Ilya Sutskever On Why The Economic Impact Of AI Models Is Currently Lagging Their Performance On Benchmarks

Former OpenAI Chief Scientist Ilya Sutskever has emerged out of his media hiatus — and he’s got an interesting theory on why AI’s current economic impact isn’t nearly quite as massive as the performance that these AI models seem to demonstrate on evaluation benchmarks.

Speaking on the Dwarkesh Podcast, Sutskever—who departed OpenAI in May 2024 and recently founded Safe Superintelligence Inc.—tackled one of the most puzzling contradictions in artificial intelligence today: the disconnect between impressive benchmark scores and underwhelming real-world results. His insights offer a rare glimpse into the technical limitations that may be preventing AI from delivering on its enormous promise, despite what appear to be breakthrough capabilities on paper.

The Benchmark Paradox

“This is one of the very confusing things about the models right now,” Sutskever explained. “How to reconcile the fact that they are doing so well on evals? You look at the evals and you go, ‘Those are pretty hard evals.’ They are doing so well. But the economic impact seems to be dramatically behind. It’s very difficult to make sense of how can the model, on the one hand, do these amazing things, and then on the other hand, repeat itself twice in some situation?”

He offered a concrete example that many developers will recognize: “Let’s say you use vibe coding to do something. You go to some place and then you get a bug. Then you tell the model, ‘Can you please fix the bug?’ And the model says, ‘Oh my God, you’re so right. I have a bug. Let me go fix that.’ And it introduces a second bug. Then you tell it, ‘You have this new second bug,’ and it tells you, ‘Oh my God, how could I have done it? You’re so right again,’ and brings back the first bug, and you can alternate between those. How is that possible? I’m not sure, but it does suggest that something strange is going on.”

Two Possible Explanations

Sutskever proposed two potential explanations for this phenomenon. “The more whimsical explanation is that maybe RL training makes the models a little too single-minded and narrowly focused, a little bit too unaware, even though it also makes them aware in some other ways. Because of this, they can’t do basic things.”

But his second explanation cuts to the heart of how modern AI systems are trained. “Back when people were doing pre-training, the question of what data to train on was answered, because that answer was everything. When you do pre-training, you need all the data. So you don’t have to think if it’s going to be this data or that data.”

The problem, he suggested, emerges during reinforcement learning: “But when people do RL training, they do need to think. They say, ‘Okay, we want to have this kind of RL training for this thing and that kind of RL training for that thing.’ From what I hear, all the companies have teams that just produce new RL environments and just add it to the training mix. The question is, well, what are those? There are so many degrees of freedom. There is such a huge variety of RL environments you could produce.”

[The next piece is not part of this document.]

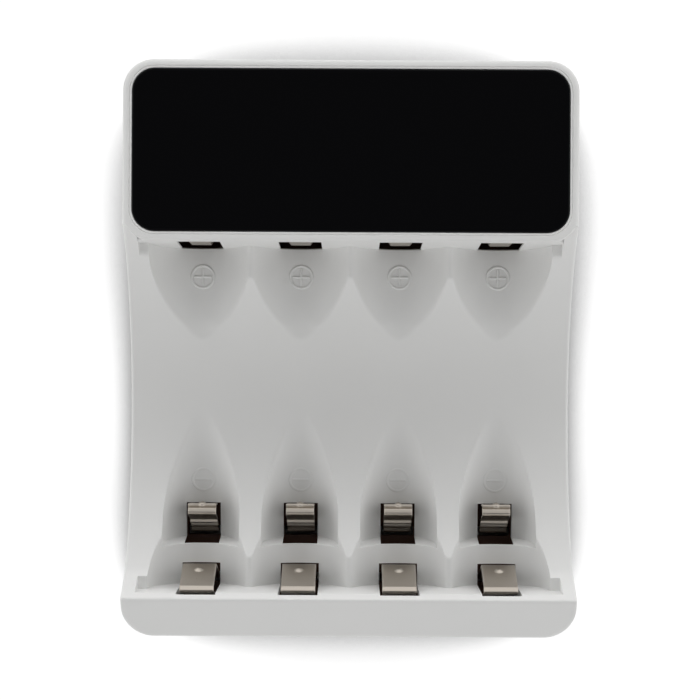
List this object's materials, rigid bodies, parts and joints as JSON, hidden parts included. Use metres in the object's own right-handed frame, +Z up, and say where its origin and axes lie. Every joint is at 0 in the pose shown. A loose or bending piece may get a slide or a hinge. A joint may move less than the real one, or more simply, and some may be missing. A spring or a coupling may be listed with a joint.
{
  "type": "battery charger",
  "caption": "Desktop charger for cylindrical cells in two sizes, with sunk bays, sprung contacts and a dark display window.",
  "frame": {"origin": "centre of the footprint, on the table surface", "axes": "+Z up, +Y towards the tall display head at the rear, +X to the right seen from above with the head away from the viewer"},
  "size_m": [0.0688, 0.0872, 0.027],
  "materials": {
    "casing": "fine matt white moulding",
    "window": "polished black",
    "contact_metal": "nickel-plated spring strip",
    "fastener_steel": "zinc-plated",
    "circuit_board": "green solder mask",
    "component_black": "moulded epoxy",
    "foot_rubber": "matt"
  },
  "bodies": {
    "case": {"charge_controller_chip": "component_black", "charge_transistor_1": "component_black", "charge_transistor_2": "component_black", "charge_transistor_3": "component_black", "charge_transistor_4": "component_black", "display_board": "circuit_board", "display_header": "component_black", "display_module": "component_black", "display_window": "window", "filter_capacitor_1": "fastener_steel", "filter_capacitor_2": "fastener_steel", "housing_screw_1": "fastener_steel", "housing_screw_2": "fastener_steel", "housing_screw_3": "fastener_steel", "housing_screw_4": "fastener_steel", "lower_housing": "casing", "main_circuit_board": "circuit_board", "positive_contact_1": "contact_metal", "positive_contact_2": "contact_metal", "positive_contact_3": "contact_metal", "positive_contact_4": "contact_metal", "power_inductor": "component_black", "rubber_foot_1": "foot_rubber", "rubber_foot_2": "foot_rubber", "rubber_foot_3": "foot_rubber", "rubber_foot_4": "foot_rubber", "upper_housing": "casing", "usb_input_socket": "fastener_steel"},
    "aa_negative_contact_1": {"aa_negative_contact_1": "contact_metal"},
    "aa_negative_contact_2": {"aa_negative_contact_2": "contact_metal"},
    "aa_negative_contact_3": {"aa_negative_contact_3": "contact_metal"},
    "aa_negative_contact_4": {"aa_negative_contact_4": "contact_metal"},
    "aaa_negative_contact_1": {"aaa_negative_contact_1": "contact_metal"},
    "aaa_negative_contact_2": {"aaa_negative_contact_2": "contact_metal"},
    "aaa_negative_contact_3": {"aaa_negative_contact_3": "contact_metal"},
    "aaa_negative_contact_4": {"aaa_negative_contact_4": "contact_metal"}
  },
  "joints": [
    {"name": "aa_contact_flex_1", "type": "hinge", "parent": "case", "child": "aa_negative_contact_1", "pos_m": [-0.02295, -0.0363, 0.004], "axis": [1, 0, 0], "range_deg": [0, 8], "stiffness_Nm_per_rad": 0.3},
    {"name": "aa_contact_flex_2", "type": "hinge", "parent": "case", "child": "aa_negative_contact_2", "pos_m": [-0.00765, -0.0363, 0.004], "axis": [1, 0, 0], "range_deg": [0, 8], "stiffness_Nm_per_rad": 0.3},
    {"name": "aa_contact_flex_3", "type": "hinge", "parent": "case", "child": "aa_negative_contact_3", "pos_m": [0.00765, -0.0363, 0.004], "axis": [1, 0, 0], "range_deg": [0, 8], "stiffness_Nm_per_rad": 0.3},
    {"name": "aa_contact_flex_4", "type": "hinge", "parent": "case", "child": "aa_negative_contact_4", "pos_m": [0.02295, -0.0363, 0.004], "axis": [1, 0, 0], "range_deg": [0, 8], "stiffness_Nm_per_rad": 0.3},
    {"name": "aaa_contact_flex_1", "type": "hinge", "parent": "case", "child": "aaa_negative_contact_1", "pos_m": [-0.02295, -0.0289, 0.004], "axis": [1, 0, 0], "range_deg": [0, 22], "stiffness_Nm_per_rad": 0.04},
    {"name": "aaa_contact_flex_2", "type": "hinge", "parent": "case", "child": "aaa_negative_contact_2", "pos_m": [-0.00765, -0.0289, 0.004], "axis": [1, 0, 0], "range_deg": [0, 22], "stiffness_Nm_per_rad": 0.04},
    {"name": "aaa_contact_flex_3", "type": "hinge", "parent": "case", "child": "aaa_negative_contact_3", "pos_m": [0.00765, -0.0289, 0.004], "axis": [1, 0, 0], "range_deg": [0, 22], "stiffness_Nm_per_rad": 0.04},
    {"name": "aaa_contact_flex_4", "type": "hinge", "parent": "case", "child": "aaa_negative_contact_4", "pos_m": [0.02295, -0.0289, 0.004], "axis": [1, 0, 0], "range_deg": [0, 22], "stiffness_Nm_per_rad": 0.04}
  ]
}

The Eval Optimization Problem

Here’s where Sutskever’s theory becomes particularly intriguing. He suspects that AI companies may be inadvertently training their models specifically for benchmark performance rather than real-world utility:

“One thing you could do, and I think this is something that is done inadvertently, is that people take inspiration from the evals. You say, ‘Hey, I would love our model to do really well when we release it. I want the evals to look great. What would be RL training that could help on this task?’ I think that is something that happens, and it could explain a lot of what’s going on.”

His conclusion is sobering: “If you combine this with generalization of the models actually being inadequate, that has the potential to explain a lot of what we are seeing, this disconnect between eval performance and actual real-world performance, which is something that we don’t today even understand, what we mean by that.”

Implications for the Industry

Sutskever’s observations arrive at a critical moment for the AI industry. Despite eye-popping valuations and breathless predictions of economic transformation, many businesses are still struggling to extract meaningful value from AI systems. Recent research has highlighted similar concerns about the gap between AI capabilities in controlled settings versus messy real-world applications.

The theory that models might be “overfitting” to benchmarks rather than developing robust, generalizable intelligence has profound implications. If true, it suggests that the path to artificial general intelligence may be longer and more complex than current benchmark results would indicate. It also raises questions about how the industry should evaluate progress—and whether the metrics we’re currently using are creating perverse incentives that prioritize impressive demos over practical utility.

For businesses considering major AI investments, Sutskever’s insights serve as a cautionary tale: benchmark performance may not translate to business value as directly as hoped. The industry may need to develop entirely new evaluation frameworks that better capture real-world performance—and AI labs may need to fundamentally rethink their reinforcement learning strategies to build models that can handle the messy, unpredictable nature of actual human needs.

As one of the architects of modern AI, Sutskever’s willingness to acknowledge these limitations publicly is both refreshing and concerning. It suggests that even at the highest levels of AI research, the gap between what we think these systems can do and what they actually accomplish remains poorly understood—a humbling reminder that the AI revolution may still have significant technical hurdles to overcome before it can deliver on its economic promise.